The overcast sky looks the same, but the light turns from glow to dull in just 15 minutes. I watch a brown creeper but hear only nuthatches.

Fog. A distant chainsaw in one direction and in the other, rodent teeth. Amorous squirrels race back and forth over the white ground.

Day 3 of the thaw. A month’s worth of apple cores are beginning to surface. Inside on my computer screen, via webcam, a black bear sleeps.

Out earlier than usual, it takes me much too long to understand why the cloudy sky is darker than the snow. Black coffee, enlighten me!

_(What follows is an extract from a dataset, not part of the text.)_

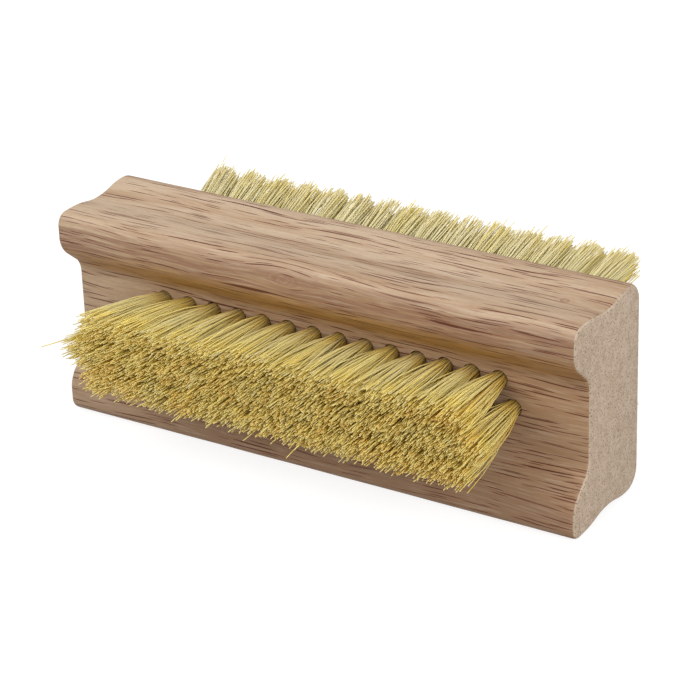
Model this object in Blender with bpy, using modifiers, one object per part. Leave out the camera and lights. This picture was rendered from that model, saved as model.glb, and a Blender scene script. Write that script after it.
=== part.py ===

Clear at sunrise, and just two degrees below freezing. A squirrel in the treetops touches its snout to the light’s leading edge.

Quiet at mid-morning except for the yank, yank of a nuthatch and the creaking of trees in what feels like it could become a clearing wind.

I can’t bring myself to sweep the new snow off the porch—such lovely stuff! But less than a minute later, I lapse into wool-gathering.

Finishing my coffee, I walk to the edge of the porch and stop short: the western horizon is a dark battleship gray, an anti-sunrise.

While chickadees call, a raven croaks, and snow glitters in the air, the sun steals above the horizon like a Hun, one blade at a time.

The wind has erased all but three footprints of a deer trail across the yard. In winter, you don’t connect the dots—you supply the dots.

A strong wind, and the branches let go of the snow they acquired overnight, big pieces sailing out and dissolving like boats made of salt.

White above, white below, and the dried weedstalks in the yard a scale model of the woods. A wren circulates with a brief news bulletin.

The wind was busy while I slept. Is this the same snow I swept off the porch yesterday? A nuthatch probes the cherry with its clinical bill.

The close sweep of a woodpecker’s wings sets off a squirrel, who scolds for ten minutes until a male cardinal appears, red as a stop sign.